2. Explain how the relationship between probability, area, and random sampling forms the foundation of the Monte Carlo method for Pi calculation. Elaborate on the role of uniform distribution in this process.
3. The source highlights that Monte Carlo methods are useful for problems that cannot be solved analytically. Analyze why approximating Pi through random simulation can be considered such a problem, and discuss other potential applications of Monte Carlo methods in science or mathematics.
4. Describe the virtual lab simulation for Monte Carlo Pi calculation, detailing the user interactions and the underlying mathematical principles that connect the simulation to the estimation of Pi.
5. Compare and contrast the Monte Carlo method of Pi estimation with Archimedes' algorithm, considering their historical context, mathematical approaches, and the nature of the results they provide (approximation vs. bounds).

Glossary of Key Terms

• Analytical Method: A way of solving problems using exact mathematical formulas and logical reasoning.
• Approximation: A value or result that is intentionally close to the exact value but not precisely the same.
• Inscribed: A shape drawn inside another shape such that it touches the inner boundaries of the outer shape at certain points.
• Monte Carlo Method: A computational algorithm that relies on repeated random sampling to obtain numerical results for complex problems.
• Pi (π): A mathematical constant representing the ratio of a circle's circumference to its diameter, approximately equal to 3.14159.
• Probability: A measure of the likelihood of an event occurring.
• Quadrant: One of the four equal parts into which a circle is divided by two perpendicular diameters; a quarter of a circle.

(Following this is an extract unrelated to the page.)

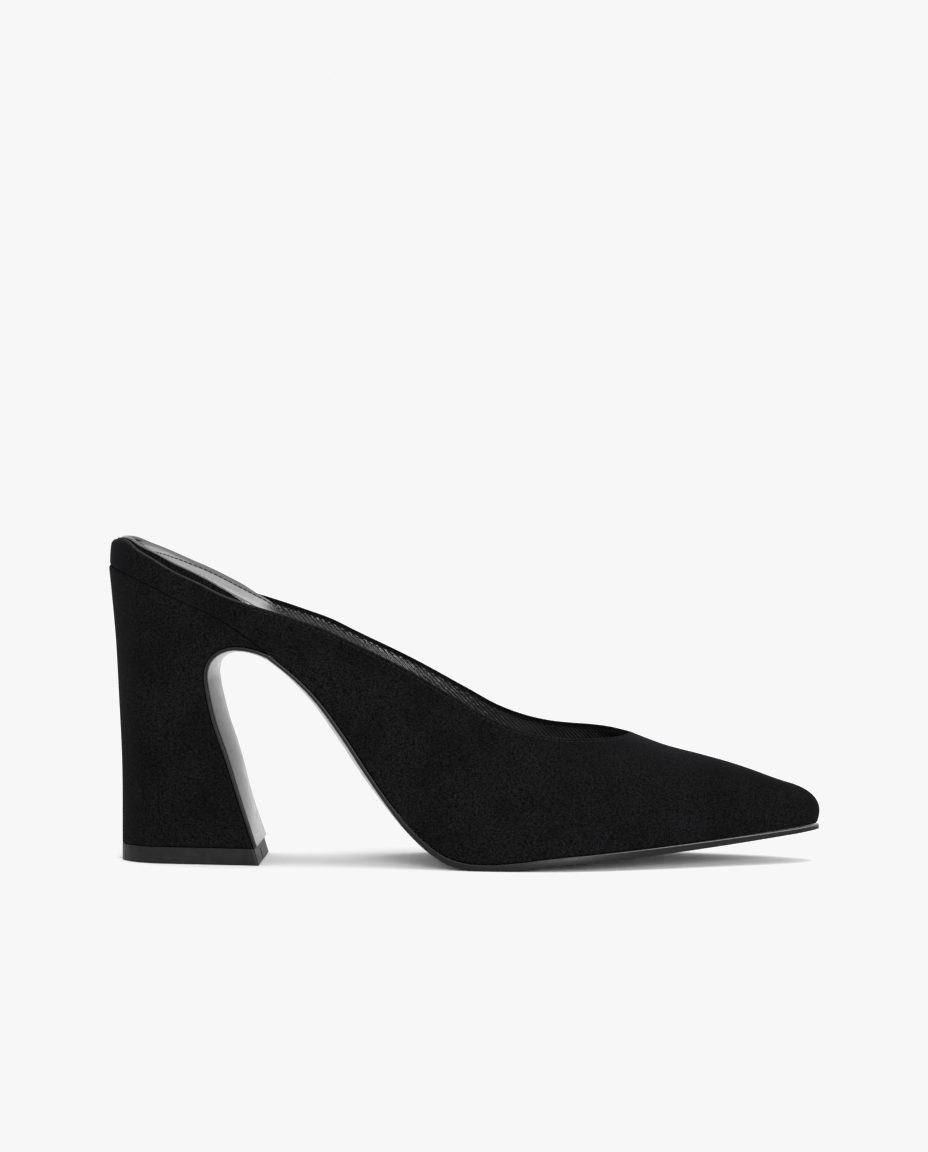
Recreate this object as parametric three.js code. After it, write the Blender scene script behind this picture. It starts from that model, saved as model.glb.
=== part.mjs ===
// A pointed high-heeled mule for the right foot, covered in suede: a hollow upper with a V-shaped throat,
// an insole, an outsole that bends round the arch and down the front of the heel, a flared block heel
// and its rubber top lift.
//
// Millimetres, +Z up. "at" is the distance forward of the back of the heel seat. The toe points along +X,
// the outer side of the foot is -Y and the inner side is +Y. Everything is worked out from the tables below,
// which give the last's plan, its heights from the side and the heel, one row for each section.
import * as THREE from "three";
import { mergeVertices } from "three/addons/utils/BufferGeometryUtils.js";

// ---------------------------------------------------------------- driving sizes

const LENGTH = 239.9; // feather line, heel back to toe tip
const THROAT = 177; // where the V of the throat ends on the instep
const TIP = 55.5; // where the heel block runs out between upper and outsole
const GAP = 0.32; // between faces that meet
const WELT = { by: 0.7, from: 92, full: 118, least: 0.15 }; // how far, and where, the outsole stands out
const COVER = 0.4; // how far the heel's cover stands out past the upper above it
const LIFT_HEIGHT = 5.7;
const HEEL_ROUND = 24; // length of the rounded back of the seat, in plan
const TOE_ROUND = 9; // length of the rounded toe, in plan
const HEEL_LEAN = { reach: 46, by: 22 }; // how far the sections lean forward over the heel seat
const TOE_LEAN = { reach: 44, by: 14, power: 2.5 }; // and back over the toes
const SHANK_SOLE = 1.1; // the outsole's thickness round the arch and down the breast

const ACROSS = 8; // faces across a plate
const FULL_SPAN = 24; // breadth past which a plate has its full crown
const WALL_FACES = 9; // faces up the wall of the upper
const ARCH_STEPS = 24; // rows round the arch and down the breast
const AROUND = 20; // faces along one side of the heel
const NUDGE = 0.05; // a small step along the last, for directions

// Stretches of the last from toe to heel, and which end of each its sections crowd towards.
const STRETCHES = [
  { from: LENGTH, to: 216, count: 10, crowd: "start" },
  { from: 216, to: THROAT, count: 6, crowd: "even" },
  { from: THROAT, to: 145, count: 9, crowd: "start" },
  { from: 145, to: 125, count: 3, crowd: "even" },
  { from: 125, to: 101, count: 6, crowd: "even" },
  { from: 101, to: TIP, count: 7, crowd: "even" },
  { from: TIP, to: 46, count: 2, crowd: "even" },
  { from: 46, to: 0, count: 12, crowd: "end" },
];

// Plan of the last's feather line: its middle (off the axis, towards the inner side) and half its breadth.
const PLAN = [
  { at: 0, middle: 0, half: 25.0 },
  { at: 20, middle: 0, half: 26.4 },
  { at: 40, middle: -0.2, half: 26.6 },
  { at: 55, middle: -0.7, half: 25.2 },
  { at: 70, middle: -1.5, half: 24.0 },
  { at: 85, middle: -2.2, half: 23.8 },
  { at: 100, middle: -2.5, half: 26.5 },
  { at: 115, middle: -2.2, half: 31.2 },
  { at: 130, middle: -1.4, half: 35.4 },
  { at: 145, middle: -0.5, half: 37.5 },
  { at: 160, middle: 0.4, half: 37.0 },
  { at: 175, middle: 1.5, half: 33.6 },
  { at: 190, middle: 2.5, half: 28.0 },
  { at: 205, middle: 3.2, half: 21.8 },
  { at: 220, middle: 3.8, half: 15.3 },
  { at: 232, middle: 4.1, half: 10.0 },
  { at: 240, middle: 4.2, half: 6.6 },
];

// Height of the feather line, where upper and insole meet what is under them: heel, then outsole.
const FEATHER = [
  { at: 0, z: 100.6 },
  { at: 16, z: 94.3 },
  { at: 24, z: 90.4 },
  { at: 36, z: 85.0 },
  { at: 43, z: 80.9 },
  { at: 48.3, z: 77.2 },
  { at: 55.5, z: 71.6 },
  { at: 62, z: 66.6 },
  { at: 67, z: 62.2 },
  { at: 72.3, z: 56.6 },
  { at: 80.7, z: 45.3 },
  { at: 90, z: 31.3 },
  { at: 96.7, z: 22.0 },
  { at: 103, z: 14.4 },
  { at: 109.4, z: 8.6 },
  { at: 115.6, z: 4.6 },
  { at: 122, z: 2.7 },
  { at: 129, z: 2.3 },
  { at: 140, z: 3.1 },
  { at: 150, z: 4.4 },
  { at: 165, z: 5.7 },
  { at: 186, z: 7.4 },
  { at: 213, z: 9.9 },
  { at: 240, z: 12.7 },
];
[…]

• Random Sampling: Selecting a subset of individuals (or in this case, points) from within a statistical population (or a defined area) in such a way that each individual has an equal probability of being chosen.
• Simulation: The use of a model (often a computer program) to imitate the behavior of a real-world system or process.
• Uniform Distribution: A probability distribution where every possible value within a certain range has an equal probability of occurring.